Spectrum and Regulatory First-Mover Advantage
In the congested space of radio spectrum, being first is a monumental advantage. Starlink has secured extensive licensing for Ku, Ka, and E-band spectrum across multiple nations. Regulatory approval is a slow, country-by-country slog. Starlink is already authorized in over 70 countries, with its user terminals certified as radio devices globally. This first-mover position creates a regulatory moat; later competitors must not only prove their technology is safe but also navigate spectrum-sharing concerns with an already-deployed mega-constellation. The sheer physical presence of thousands of Starlink satellites also raises the stakes for orbital debris and collision-avoidance regulations, potentially leading to rules that favor incumbents with proven tracking and mitigation systems.

The Data Flywheel: Network Effects and Ecosystem Lock-In
As the user base grows—surpassing 3 million customers—Starlink enters a virtuous cycle. More revenue funds more launches and R&D, improving service (speed, latency, capacity) and reducing costs. This attracts more users, including high-value enterprise, maritime, and aviation clients (e.g., deals with Royal Caribbean, Hawaiian Airlines, and the U.S. Department of Defense). Each new market segment provides data to further optimize the network. This is not just an internet service; it’s becoming a critical infrastructure backbone. For remote communities, it’s the only viable high-speed option. For militaries, it’s a resilient communications network. For global logistics, it’s real-time tracking and connectivity.

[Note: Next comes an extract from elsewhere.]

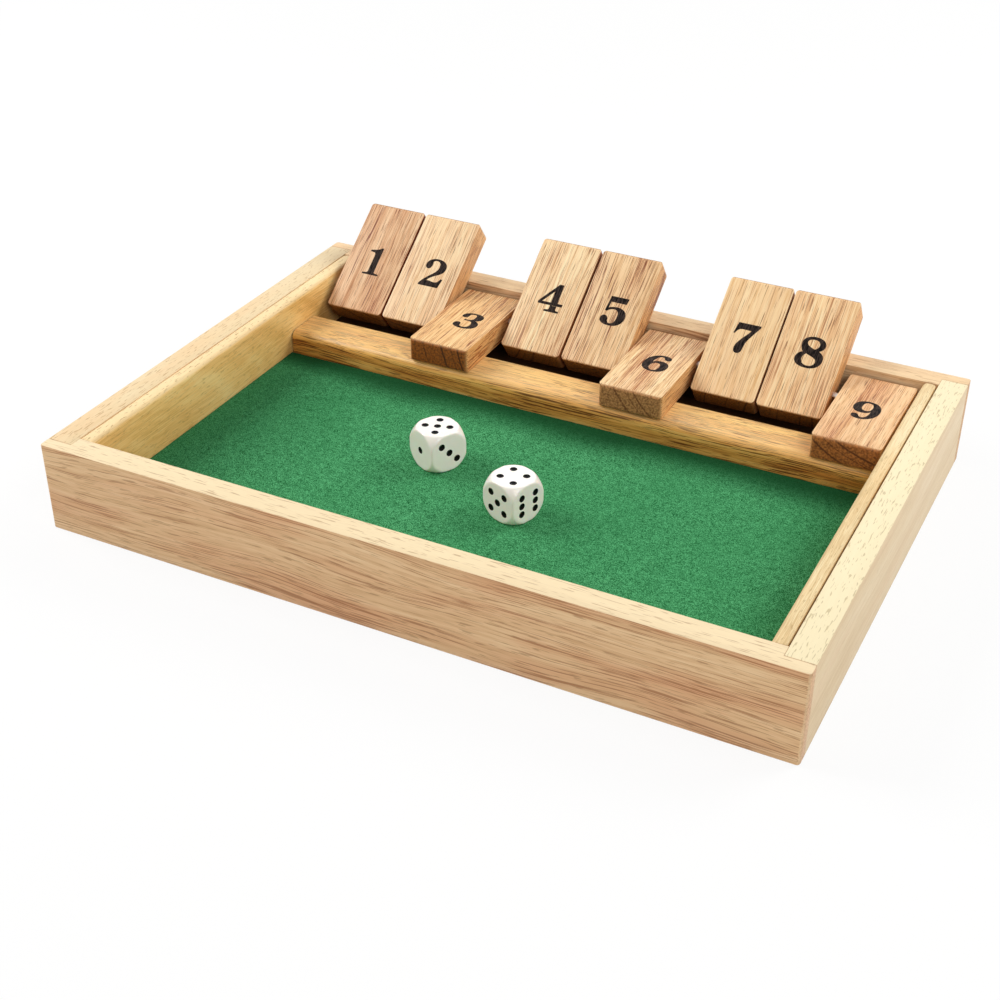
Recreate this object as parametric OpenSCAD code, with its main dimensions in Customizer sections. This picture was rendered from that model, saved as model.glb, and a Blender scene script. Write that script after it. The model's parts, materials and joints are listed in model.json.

This creates powerful customer lock-in and diversifies revenue streams far beyond residential subscriptions, building an ecosystem that is increasingly difficult to dislodge.

Investment Appeal: Valuation Beyond Bandwidth
The investment case for Starlink hinges on recognizing it as a multi-faceted platform, not a utility.

  • Recurring High-Margin Revenue: As terminal production costs fall and the constellation matures, gross margins on the service are projected to become exceptionally high, generating a torrent of cash flow.
  • Addressable Market Expansion: The market extends from rural households to inflight Wi-Fi, maritime vessels, IoT for agriculture and mining, backhaul for mobile networks, and national security contracts—a combined addressable market measured in hundreds of billions annually.
  • Strategic Asset for SpaceX: Starlink provides a dominant, demand-proven customer for SpaceX’s launch business, funding the development of next-generation systems like Starship. Starship, in turn, will allow deployment of larger, more capable Starlink v2 satellites at a fraction of the cost per kilogram, deepening the moat further.
  • Data and Strategic Positioning: The network provides unique global data on connectivity patterns and, potentially, a foundational layer for future technologies like global mesh networks for autonomous vehicles and drones.

Challenges and Considerations: The Moat’s Vulnerabilities
No moat is impregnable. Challenges include significant capital expenditure requirements (though funded internally), the long-term physical risk of orbital debris, increasing regulatory scrutiny, and the eventual emergence of determined competitors like Amazon, which has the financial resources to endure a long battle. Technological leaps, such as breakthroughs in direct competitor launch reuse or competing LEO technologies, could also apply pressure. Furthermore, the terminal’s cost, while falling, remains a barrier in developing economies.

The trajectory, however, is clear. Starlink has built a synergistic, vertically integrated technology stack—from rocket factory to user terminal—that operates at a scale, speed, and cost point currently unreachable by any entity on Earth. Its first-mover advantage is crystallizing into permanent infrastructure. For investors, the appeal lies in owning a stake in what is effectively the foundational telecommunications network for the 21st century, one being built in the stratosphere above the reach—and the grasp—of traditional terrestrial competition. The moat is not just wide; it is orbital.